## Source data
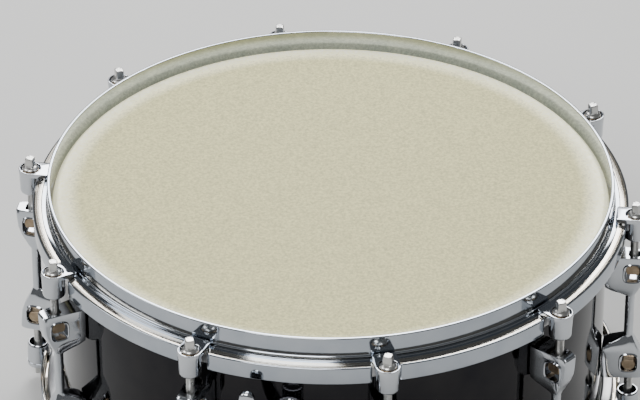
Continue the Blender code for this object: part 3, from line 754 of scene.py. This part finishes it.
@dataclass
class Rod:
    """A tension rod with a turned thread, a collar, a loose washer and a square key head."""

    shaft: float = 0.00272
    length: float = 0.0395
    collar: float = 0.0052
    washer: float = 0.0054
    head: float = 0.0056
    head_height: float = 0.0064
    pitch: float = 0.00106
    thread_depth: float = 0.00022

    def build(self, half: Half, number: int, angle: float) -> None:
        """Revolves shaft and collar, closes them with the square head, and adds the washer.

        The thread's radius is the shaft's less a cosine of the height and the angle. The
        head is a superellipse of power 9, which gives a square with rounded corners.

        Args:
            half: Top or bottom half.
            number: The rod's number.
            angle: Its azimuth in radians.
        """
        word = half.name.lower()
        node = f"{word}_rod_{number:02d}"
        seat = SIZES.claw_top - 0.0016
        angles = full_turn(SMALL_ROUND)
        z = np.arange(seat - self.length, seat - 0.018, self.pitch / 4)[:, None]
        r = self.shaft - self.thread_depth * (1 + np.cos(2 * np.pi * z / self.pitch - angles)) / 2
        thread = np.stack([r * np.cos(angles), r * np.sin(angles), np.broadcast_to(z, r.shape)], axis=2)
        tip = revolve(np.array([[0.0018, seat - self.length - 0.0008]]), SMALL_ROUND)
        above = revolve(
            np.array(
                [[self.shaft, seat - 0.0175], [self.shaft, seat + 0.0013], [self.collar - 0.0002, seat + 0.0013],
                 [self.collar, seat + 0.0016], [self.collar - 0.0002, seat + 0.0021],
                 [self.collar - 0.0008, seat + 0.0027], [self.head / 2 + 0.0008, seat + 0.0031]]
            ),
            SMALL_ROUND,
        )
        rows = np.concatenate([tip, thread, above])
        key = angles - (math.radians(278) - angle) + 0.35 * math.sin(2.3 * number)
        power = (np.abs(np.cos(key)) ** 9 + np.abs(np.sin(key)) ** 9) ** (-1 / 9)
        top = seat + 0.0030 + self.head_height
        heads = []
        levels = ((1.0, seat + 0.0034), (0.98, top - 0.0009), (0.92, top - 0.0003), (0.78, top))
        for share, height in levels:
            radius = self.head / 2 * share * power
            level = np.full(SMALL_ROUND, height)
            heads.append(np.stack([radius * np.cos(angles), radius * np.sin(angles), level], 1))
        rows = np.concatenate([rows, np.array(heads)])
        where = place(angle, half, SIZES.rod_circle)
        piece = skin(f"{node}_screw", rows, False, where)
        dress(piece, STEEL, node, "chrome", node)
        ring = rounded([(self.shaft + 0.0002, seat + 0.0012), (self.washer, seat + 0.0012),
                        (self.washer, seat), (self.shaft + 0.0002, seat)], 0.0003)
        washer = skin(f"{node}_washer", revolve(ring, SMALL_ROUND), True, where)
        dress(washer, NICKEL, node, "nickel", node)


@dataclass
class Lug:
    """A double-ended lug: two flared castings, a tube between them and two swivel nuts."""

    levels: tuple[tuple[float, float, float, float, float], ...] = field(
        default=(
            (0.1771, 0.2040, 0.0083, 0.0047, 0.0465),
            (0.1771, 0.2050, 0.0085, 0.0050, 0.0455),
            (0.1771, 0.2047, 0.0085, 0.0050, 0.0400),
            (0.1771, 0.2040, 0.0085, 0.0050, 0.0330),
            (0.1771, 0.2022, 0.0085, 0.0050, 0.0275),
            (0.1775, 0.2002, 0.0080, 0.0047, 0.0235),
            (0.1812, 0.1987, 0.0062, 0.0043, 0.0205),
            (0.1858, 0.1976, 0.0046, 0.0038, 0.0182),
            (0.1893, 0.1969, 0.0034, 0.0032, 0.0162),
            (0.1907, 0.1967, 0.0030, 0.0030, 0.0148),
        )
    )
    sides: int = 48
    pocket_low: tuple[float, float, float] = (0.1915, -0.0038, 0.0408)
    pocket_high: tuple[float, float, float] = (0.1992, 0.0038, 0.0480)
    window_low: tuple[float, float] = (0.1898, 0.0285)
    window_high: tuple[float, float] = (0.2002, 0.0410)
    window_round: float = 0.0042
    nut_radius: float = 0.0046
    nut_flat: float = 0.0030
    nut_height: float = 0.0364

    def section(self, level: tuple[float, float, float, float, float]) -> np.ndarray:
        """One level: a superellipse whose half width tapers from the foot to the face.

        Args:
            level: Inner and outer radius, half width at each, and height.

        Returns:
            Points, shaped sides by 3.
        """
        inner, outer, inner_half, outer_half, height = level
        angle = full_turn(self.sides)
        narrow = np.clip((inner_half - 0.0030) / 0.0015, 0, 1)
        power = 2 + 8 * narrow
        radius = (np.abs(np.cos(angle)) ** power + np.abs(np.sin(angle)) ** power) ** (-1 / power)
        u = radius * np.cos(angle)
        v = radius * np.sin(angle)
        half = (inner_half + outer_half) / 2 - (inner_half - outer_half) / 2 * u
        x = (inner + outer) / 2 + (outer - inner) / 2 * u
        return np.stack([x, half * v, np.full(self.sides, height)], axis=1)

    def build(self, number: int, angle: float) -> None:
        """Lofts the whole lug, cuts pockets and windows, and seats the nuts in them.

        Args:
            number: The lug's number.
            angle: Its azimuth in radians.
        """
        rows = [self.section(level) for level in self.levels]
        rows += [row * np.array([1, 1, -1]) for row in reversed(rows)]
        node = f"lug_{number:02d}"
        piece = skin(f"{node}_casting", np.array(rows), False)
        for sign in (1, -1):
            self.cut(piece, self.pocket(sign))
            self.cut(piece, self.window(sign))
        settle(piece)
        carry(piece, place(angle, Half.TOP))
        dress(piece, CHROME, "drum", "chrome", node)
        for half in (Half.TOP, Half.BOTTOM):
            self.build_nut(half, node, angle)
            self.build_rims(half, node, angle)

    def pocket(self, sign: int) -> bpy.types.Object:
        """The open pocket's cutter: a box with rounded upright corners.

        Args:
            sign: 1 for the upper end, -1 for the lower.

        Returns:
            The cutter.
        """
        low, high = np.array(self.pocket_low), np.array(self.pocket_high)
        (x, y, z), middle = (high - low) / 2, (high + low) / 2
        flat = rounded([(-x, -y), (x, -y), (x, y), (-x, y)], 0.002)
        rows = np.stack([np.column_stack([flat, np.full(len(flat), level)]) for level in (-z, z)])
        return skin("cutter", (rows + middle) * np.array([1, 1, sign]), False)

    def window_outline(self) -> np.ndarray:
        """The side window's outline as points of radius and height."""
        (x0, z0), (x1, z1) = self.window_low, self.window_high
        return rounded([(x0, z0), (x1, z0), (x1, z1), (x0, z1)], self.window_round, 6)

    def window(self, sign: int) -> bpy.types.Object:
        """The side window's cutter, which crosses the whole casting.

        Args:
            sign: 1 for the upper end, -1 for the lower.

        Returns:
            The cutter.
        """
        x, z = self.window_outline().T
        rows = np.stack([np.stack([x, np.full(len(x), y), z], axis=1) for y in (-0.02, 0.02)])
        return skin("cutter", rows * np.array([1, 1, sign]), False)

    def cut(self, piece: bpy.types.Object, cutter: bpy.types.Object) -> None:
        """Adds a Boolean difference.

        Args:
            piece: The piece to cut.
            cutter: What is taken away.
        """
        change = piece.modifiers.new("cut", "BOOLEAN")
        change.operation = "DIFFERENCE"
        change.solver = "EXACT"
        change.object = cutter

    def build_rims(self, half: Half, node: str, angle: float) -> None:
        """The raised rim round each side window.

        The side wall stands at y = 6.75 mm - 0.127 (x - 190.9 mm). Each rim is five loops:
        the window's outline and one that is 1.1 mm larger, both sunk in the wall and proud of it.

        Args:
            half: Top or bottom end.
            node: The lug's CAD node.
            angle: The lug's azimuth in radians.
        """
        low, high = np.array(self.window_low), np.array(self.window_high)
        middle, span = (low + high) / 2, (high - low) / 2
        hole = self.window_outline()
        outer = middle + (hole - middle) * (span + 0.0011) / span
        crown = middle + (hole - middle) * (span + 0.0006) / span
        for side, word in ((1, "left"), (-1, "right")):
            rows = []
            for loop, proud in (
                (hole, -0.0010), (hole, 0.0003), (crown, 0.0007), (outer, 0.0002), (outer, -0.0010)
            ):
                wall = 0.00675 - 0.127 * (loop[:, 0] - 0.1909) + proud
                rows.append(np.stack([loop[:, 0], side * wall, loop[:, 1]], axis=1))
            name = f"{node}_{half.name.lower()}_{word}_rim"
            rim = skin(name, np.array(rows), True, place(angle, half))
            dress(rim, CHROME, "drum", "chrome", node)

    def build_nut(self, half: Half, node: str, angle: float) -> None:
        """A swivel nut: a cylinder along the tangent, flat on the side away from the head.

        Args:
            half: Top or bottom end.
            node: The lug's CAD node.
            angle: The lug's azimuth in radians.
        """
        turn = full_turn(self.sides)
        x = self.nut_radius * np.cos(turn)
        z = np.maximum(self.nut_radius * np.sin(turn), -self.nut_flat)
        rows = []
        for share, y in ((0.90, -0.0052), (1.0, -0.0048), (1.0, 0.0048), (0.90, 0.0052)):
            ends = np.full(self.sides, y)
            loop = [SIZES.rod_circle + x * share, ends, self.nut_height + z * share]
            rows.append(np.stack(loop, axis=1))
        word = half.name.lower()
        nut = skin(f"{node}_{word}_swivel_nut", np.array(rows), False, place(angle, half))
        dress(nut, NICKEL, "drum", "nickel", node)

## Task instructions
Everything from the first line above through the line that contains "adds the washer." should be duplicated exactly, please, and nothing beyond it.

## Correct result
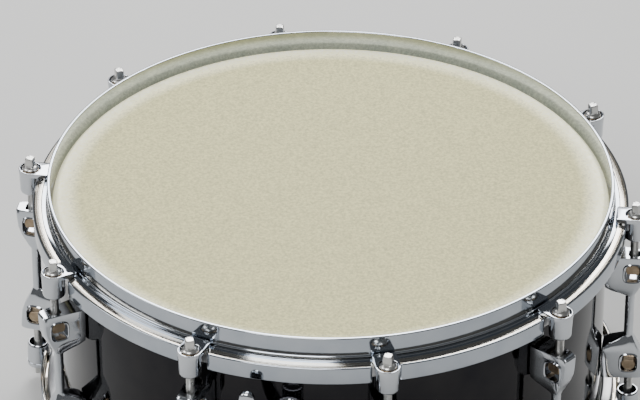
Continue the Blender code for this object: part 3, from line 754 of scene.py. This part finishes it.
@dataclass
class Rod:
    """A tension rod with a turned thread, a collar, a loose washer and a square key head."""

    shaft: float = 0.00272
    length: float = 0.0395
    collar: float = 0.0052
    washer: float = 0.0054
    head: float = 0.0056
    head_height: float = 0.0064
    pitch: float = 0.00106
    thread_depth: float = 0.00022

    def build(self, half: Half, number: int, angle: float) -> None:
        """Revolves shaft and collar, closes them with the square head, and adds the washer.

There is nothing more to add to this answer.